O mercado imobiliário residencial tem padecido de uma tensão estrutural na relação entre a perceção e a realidade. O apetite dos órgãos de comunicação social por informações que possam corroborar uma determinada perceção estimula a geração de conteúdos que possam ser vertidos na imprensa e, por essa via, possam servir de veículo de difusão de uma determinada marca ou agenda, gerando uma espiral de ruído com potencial para relegar a realidade para segundo plano.
O impacto do mercado de habitação na sociedade justifica a atenção que lhe é dada. O ciclo recente de desencontro entre o aumento dos preços e dos rendimentos é o pano de fundo para uma frustração que procura e toma por válida qualquer informação que confirme um ponto de vista pré-definido que, assim, é amplificado para a comunidade como um todo. Em especial quando, como por vezes sucede, líderes de opinião acabam por tomar esses elementos por válidos, credibilizando-os pela sua própria intervenção pública, na prática dando-lhes um cunho que não tinham inicialmente, quando eram apenas “notícias na imprensa”.
Certamente, para serem notícia, suportam-se em fontes que se apresentam enquanto tal, justificando que sejam assim vistas e aceites pelos meios de comunicação, a quem não se pode exigir um respaldo técnico sobre todos os temas, mais ainda quando, como referido, as fontes em causa mostram realidades que, como convém, coincidem exatamente com a perceção.
Como sabe quem opera no mercado, Lisboa é mais barata do que Madrid. Eventualmente (de certeza) não tão barata quanto já foi e, certamente, não barata o suficiente para compensar a diferença no poder de compra face aos madrilenos. Em paridades de poder de compra é muito possível que Lisboa seja mais cara. Mas, em preços absolutos, simplesmente não é. Por motivos compreensíveis, não evoco aqui os dados do SIR para dar essa evidência. Evoco os dados oficiais publicados em Portugal e Espanha, relativos às avaliações e às transações (ambos fonte INE no caso português e fonte INE mais Colégio de Registradores, respetivamente, no espanhol). Lisboa apresenta valores de avaliação de 3.792 euros/m2, contra 4.016 em Madrid, assim como preços de transação de 4.190 euros/m2, contra 4.207 em Madrid. Números bastante dissonantes dos que foram amplamente difundidos...

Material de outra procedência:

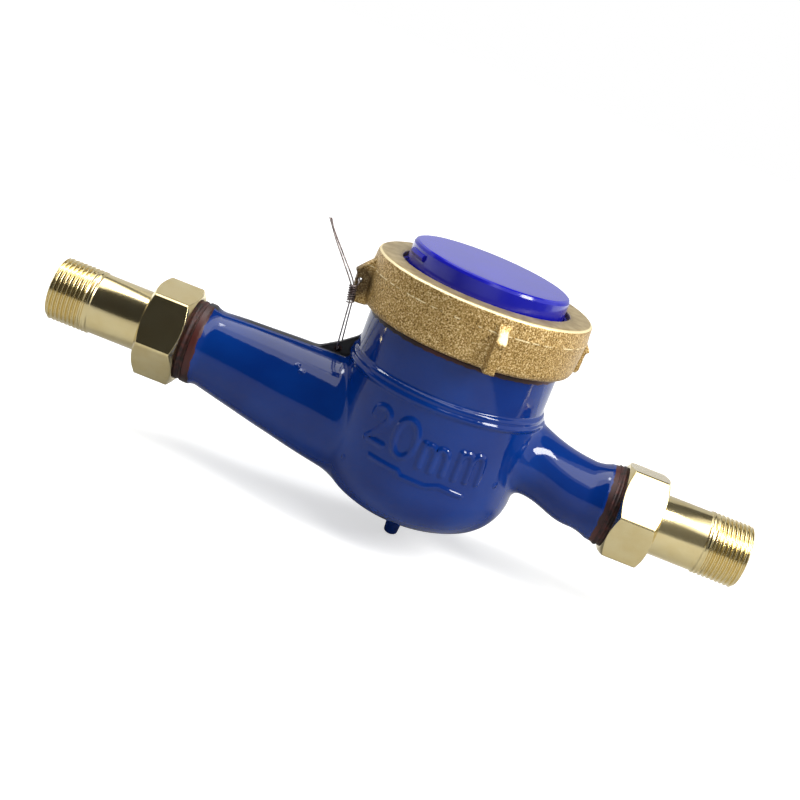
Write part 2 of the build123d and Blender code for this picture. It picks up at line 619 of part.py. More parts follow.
def roller(number):
    """A number roller that turns on the fixed shaft; the first carries the worm wheel."""
    left = roller_x(number) - ROLLER_WIDTH / 2
    plane = Plane(origin=(left, ROLLER_Y, ROLLER_Z), x_dir=(0, 1, 0), z_dir=(1, 0, 0))
    drum = plane * extrude(Circle(ROLLER_R), ROLLER_WIDTH)
    if number == 1:
        hub = plane.offset(ROLLER_WIDTH - 0.2)
        drum += hub * extrude(Circle(1.4), 4.0)
        wheel = Plane(origin=(PLACE["worm"][0] - 0.9, ROLLER_Y, ROLLER_Z), x_dir=(0, 1, 0), z_dir=(1, 0, 0))
        drum += wheel * extrude(gear_blank(WORM_WHEEL_TEETH, WORM_WHEEL_MODULE), 1.8)
    return drum - Pos(0, ROLLER_Y, ROLLER_Z) * Rot(0, 90, 0) * Cylinder(0.8 + FIT, 60)


def roller_shaft():
    return Pos(1.65, ROLLER_Y, ROLLER_Z) * Rot(0, 90, 0) * Cylinder(0.8, 36.1)


def glass_gasket():
    return disc(37.3, REGISTER_SEAT + 2.5, REGISTER_SEAT + 4.5, 33.4)


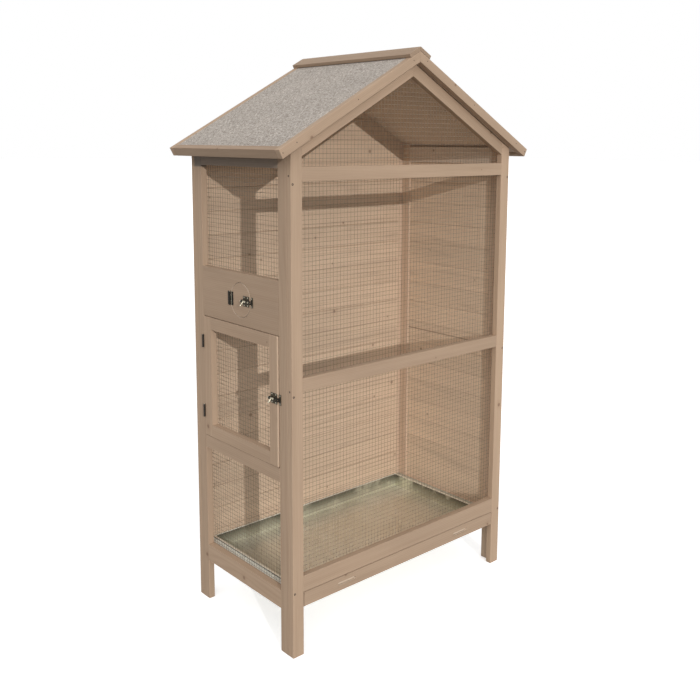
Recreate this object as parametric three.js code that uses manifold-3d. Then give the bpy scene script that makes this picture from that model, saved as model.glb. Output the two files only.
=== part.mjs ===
// Gabled wooden bird aviary on four legs. Its front and left side are open mesh in slatted frames,
// its back and right side are boarded. The left side has a mesh door and, above it, a wide board
// with a small feeding hatch. A metal tray slides out under the front bottom rail.
// Millimetres. +X runs to the right along the wide front, +Y to the back, +Z up.
// The origin lies on the ground under the middle of the aviary.
import * as THREE from 'three';
import { mergeVertices } from 'three/addons/utils/BufferGeometryUtils.js';
import Module from 'manifold-3d';

const wasm = await Module();
wasm.setup();

// Cage
const cageWidth = 900;
const cageDepth = 496;
const slatThick = 20;
const slatWide = 38;
const backThick = 15;
const eaveHeight = 1441;
const roofPitch = THREE.MathUtils.degToRad(29);

// Front rails. The top one hangs from the eave, the middle one divides the window under it.
const topRailBelowEave = 89;
const midRailShare = 0.5043;
const frontRailWide = 39;
const frontBottomRailWide = 48.5;

// Left and right side rails
const sideRailBase = 131;
const sideRailWide = 55;
const sillRise = 323;
const sillWide = 40;
const doorOpeningHigh = 380;
const hatchBoardWide = 153;

// Boarded walls
const boardPitch = 74;
const rightBoardThick = 14;
const grooveWide = 4;
const grooveDeep = 2;

// Mesh sheets
const netCell = 70;
const netThick = 1.2;
const netWire = 2.2;
const netLap = 14;

// Roof, measured square to its slope or along it
const sideOverhang = 58;
const gableOverhang = 28;
const trimHigh = 27;
const trimDrop = 3.5;
const trimThick = 20;
const deckThick = 19;
const feltThick = 3;
const capWide = 31;
const capThick = 11;
const slopeGap = 0.3;

// Door
const doorSideGap = 5;
const doorHingeGap = 2;
const doorEndGap = 2;
const doorHingeInset = 77.5;
const doorProud = 2;
const doorBoltRise = 200;

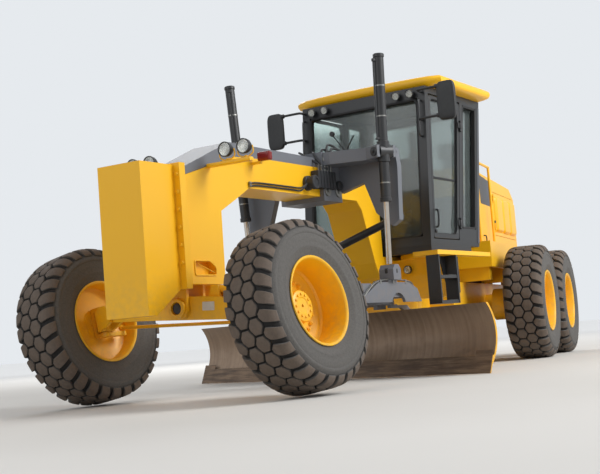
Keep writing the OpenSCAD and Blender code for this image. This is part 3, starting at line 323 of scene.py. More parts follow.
def join(*shapes):
    """Several shapes as one."""
    starts = np.cumsum([0] + [len(s[0]) for s in shapes])
    return (np.concatenate([s[0] for s in shapes]),
            np.concatenate([s[1] + n for s, n in zip(shapes, starts)]),
            np.concatenate([s[2] + n for s, n in zip(shapes, starts)]))


tyre_r, rim_r, rim_w = 0.665, 0.356, 0.43
pitches = 30
groove, chamfer = 0.024, 0.004
# A block's sides go down past the groove's bottom, into the carcass
root = groove + 0.006
# Half outline of the carcass in the grooves and down the sidewall, as y and radius
carcass_half = np.array([(0.0, 0.641), (0.06, 0.641), (0.12, 0.638), (0.165, 0.631), (0.192, 0.616),
                         (0.211, 0.594), (0.220, 0.570), (0.2275, 0.562), (0.2325, 0.548),
                         (0.2325, 0.535), (0.2285, 0.530), (0.233, 0.505), (0.231, 0.470),
                         (0.2265, 0.440), (0.229, 0.432), (0.224, 0.420), (0.214, 0.395),
                         (0.203, 0.372), (0.200, 0.358), (0.199, 0.346)])
# Half outline of the tread over the blocks, with the length along it from the middle
tread_half = np.array([(0.0, 0.665), (0.10, 0.665), (0.15, 0.6625), (0.185, 0.652), (0.208, 0.634),
                       (0.222, 0.604), (0.229, 0.578)])
tread_run = np.concatenate([[0], np.cumsum(np.hypot(*np.diff(tread_half, axis=0).T))])


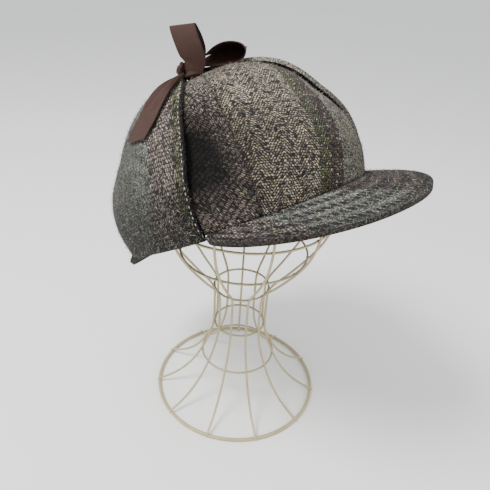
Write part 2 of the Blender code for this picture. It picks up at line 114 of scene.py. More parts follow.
# Hollows in the crown's sides, where the flaps pull it in.
#    turn   rise  depth      turn spread  rise spread
DENTS = (
    (-47.0, 0.33, 8.0 * MM, 13.0, 0.17),
    (50.0, 0.30, 5.0 * MM, 13.0, 0.17),
    (-30.0, 0.62, 1.6 * MM, 12.0, 0.14),
    (150.0, 0.45, 3.0 * MM, 20.0, 0.20),
)
# Where the tied flaps and their ribbon draw the crown in, flap and all.
PULLS = (
    (-50.0, 0.84, 2.6 * MM, 32.0, 0.12),
    (-122.0, 0.52, 6.0 * MM, 34.0, 0.36),
    (122.0, 0.52, 4.0 * MM, 34.0, 0.36),
)
#    rise  front turn  rear turn  stand-off of the outer face
FLAP_ROWS = (
    (0.00, 57.8, 135.0, 3.6 * MM),
    (0.10, 57.5, 134.5, 3.9 * MM),
    (0.20, 56.3, 133.5, 4.4 * MM),
    (0.30, 54.5, 132.0, 4.8 * MM),
    (0.40, 53.6, 130.0, 4.8 * MM),
    (0.50, 52.9, 127.5, 4.4 * MM),
    (0.60, 51.0, 124.5, 4.1 * MM),
    (0.70, 50.0, 121.0, 3.9 * MM),
    (0.80, 52.5, 118.0, 3.8 * MM),
    (0.88, 58.5, 113.0, 3.8 * MM),
    (0.94, 66.0, 107.0, 3.8 * MM),
    (0.97, 74.0, 103.0, 3.8 * MM),
)
FAR_FLAP_FORWARD = 4.0
FLAP_COLUMNS = 96
FLAP_GRID_ROWS = 80
FLAP_HEM_DROP = 2.6 * MM
STITCH_INSET = 1.2 * MM         # sewing thread along a flap's front edge
STITCH_PITCH = 3.9 * MM
STITCH_HALF_SIZE = (0.3 * MM, 0.95 * MM, 0.24 * MM)
STITCHED_RISES = (0.02, 0.93)
STITCH_LIFT = 0.1 * MM
STITCH_DRIFT = 0.5 * MM         # how far a stitch may be off its even place
HEM_DROP = 0.005                # the crown's hem, as a rise below the rim

# ---- sizes: ribbon
RIBBON_WIDTH = 21.0 * MM
RIBBON_CLOTH = 0.7 * MM
RIBBON_PLEATS = 2.0
RIBBON_ROWS = 96
RIBBON_COLUMNS = 16
LOOP_ROWS = 150
KNOT_COLUMNS = 72
KNOT_ROWS = 40
KNOT_PLACE = (-12.5 * MM, -4.0 * MM, 113.4 * MM)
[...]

A responsabilidade pela informação veiculada é acima de tudo das fontes respetivas. As nuances metodológicas, por exemplo quanto à natureza dos dados, dificilmente podem ser percebidas por todos os destinatários, apesar de se lhes poder pedir um nível adequado de sensibilidade e sentido crítico.
Valores de oferta, valores para venda, preços para venda, preços de venda. Uma metamorfose singela, mas um mundo de distância, elegantemente diluído num passe de marketing, ignorando o facto de em Lisboa haver um gap de 18,7% entre o preço médio dos fogos vendidos e o valor médio de oferta dos imóveis à venda (fonte SIR).
De facto, na Ci falamos em preços de venda, dados que resultam do SIR, um sistema que agrega a informação das transações de quase todas as principais redes de mediação, mediadores e promotores imobiliários do mercado, operadores que estão identificados no nosso site e representam uma quota de cerca de 35% do universo de transações realizadas.
Recordo-me de um portal que anunciou pretender produzir estatísticas de preços de venda de habitação. Um objetivo certamente legítimo. No entanto, para que não seja mais um ator no palco do ruído, não basta que diga, por exemplo, que tem «vendas reportadas pelos consultores». Até porque, se um portal tentar obter dos consultores as respetivas vendas pode, na prática, pelo ruído gerado, acabar por prejudicar o seu objetivo central que será concentrar a oferta. De uma forma ou de outra, para ser credível, terá que, conforme é o nosso caso, explicitar quais são os operadores que lhe reportam dados e em que volume. Não basta evocar o recurso a IA…
A receita para produzir e difundir estatísticas de preços é simples: ética, sensibilidade e responsabilidade. Para termos mais realidade e menos subordinação à perceção.